◆ **WHAT IS NEEDED**: Print all of the data exactly as written.
>>>>>
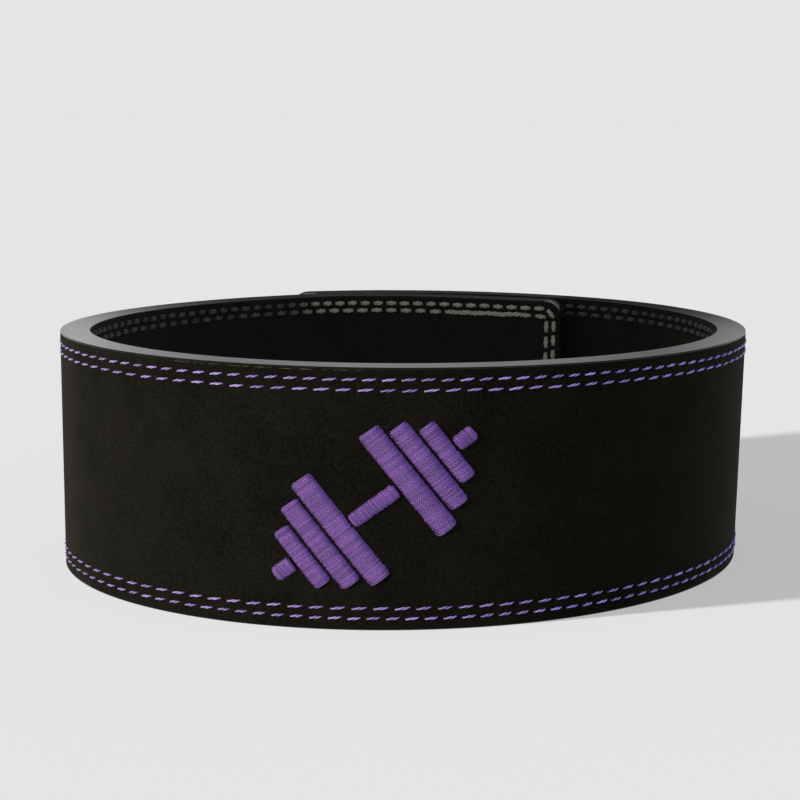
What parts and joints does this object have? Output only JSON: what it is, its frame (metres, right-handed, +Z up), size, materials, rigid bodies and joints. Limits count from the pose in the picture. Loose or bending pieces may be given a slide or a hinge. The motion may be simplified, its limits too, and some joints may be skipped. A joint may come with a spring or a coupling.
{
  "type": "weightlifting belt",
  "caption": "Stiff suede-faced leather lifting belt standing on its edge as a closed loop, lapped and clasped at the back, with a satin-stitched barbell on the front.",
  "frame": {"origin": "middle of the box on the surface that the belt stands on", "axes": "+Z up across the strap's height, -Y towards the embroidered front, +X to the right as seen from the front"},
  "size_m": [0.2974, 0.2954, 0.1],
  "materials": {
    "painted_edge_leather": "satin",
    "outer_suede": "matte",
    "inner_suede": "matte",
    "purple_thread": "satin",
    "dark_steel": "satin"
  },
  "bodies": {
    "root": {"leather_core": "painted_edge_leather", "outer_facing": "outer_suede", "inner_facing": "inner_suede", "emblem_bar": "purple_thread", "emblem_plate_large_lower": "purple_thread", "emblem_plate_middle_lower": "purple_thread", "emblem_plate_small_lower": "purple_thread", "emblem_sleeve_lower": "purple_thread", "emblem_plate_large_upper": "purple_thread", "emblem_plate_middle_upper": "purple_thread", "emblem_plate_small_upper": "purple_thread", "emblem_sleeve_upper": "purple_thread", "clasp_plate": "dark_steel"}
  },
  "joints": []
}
<<<<<
◆ **TASK OUTPUT**:
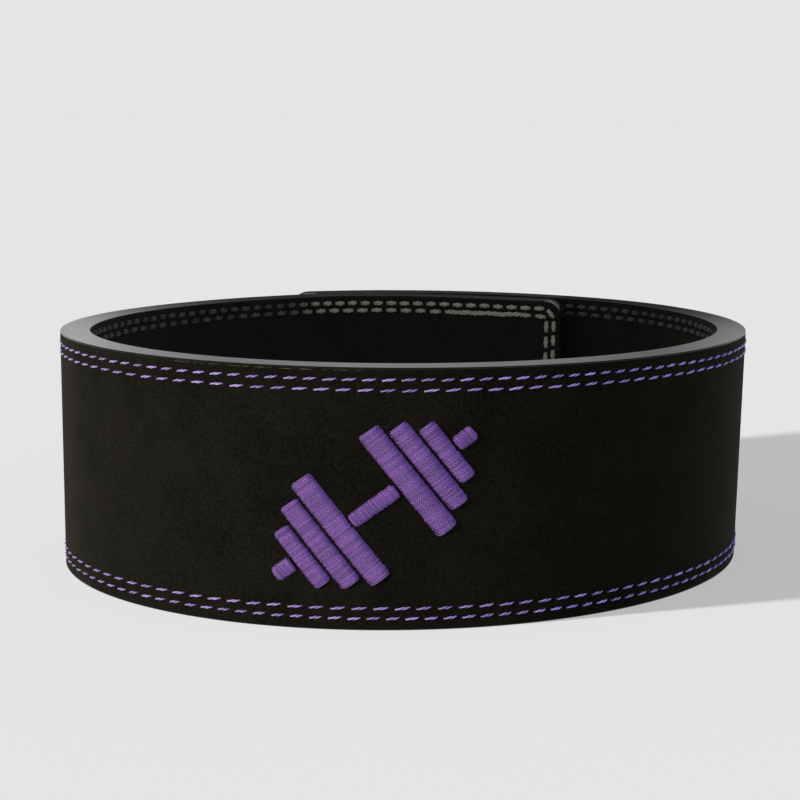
What parts and joints does this object have? Output only JSON: what it is, its frame (metres, right-handed, +Z up), size, materials, rigid bodies and joints. Limits count from the pose in the picture. Loose or bending pieces may be given a slide or a hinge. The motion may be simplified, its limits too, and some joints may be skipped. A joint may come with a spring or a coupling.
{
  "type": "weightlifting belt",
  "caption": "Stiff suede-faced leather lifting belt standing on its edge as a closed loop, lapped and clasped at the back, with a satin-stitched barbell on the front.",
  "frame": {"origin": "middle of the box on the surface that the belt stands on", "axes": "+Z up across the strap's height, -Y towards the embroidered front, +X to the right as seen from the front"},
  "size_m": [0.2974, 0.2954, 0.1],
  "materials": {
    "painted_edge_leather": "satin",
    "outer_suede": "matte",
    "inner_suede": "matte",
    "purple_thread": "satin",
    "dark_steel": "satin"
  },
  "bodies": {
    "root": {"leather_core": "painted_edge_leather", "outer_facing": "outer_suede", "inner_facing": "inner_suede", "emblem_bar": "purple_thread", "emblem_plate_large_lower": "purple_thread", "emblem_plate_middle_lower": "purple_thread", "emblem_plate_small_lower": "purple_thread", "emblem_sleeve_lower": "purple_thread", "emblem_plate_large_upper": "purple_thread", "emblem_plate_middle_upper": "purple_thread", "emblem_plate_small_upper": "purple_thread", "emblem_sleeve_upper": "purple_thread", "clasp_plate": "dark_steel"}
  },
  "joints": []
}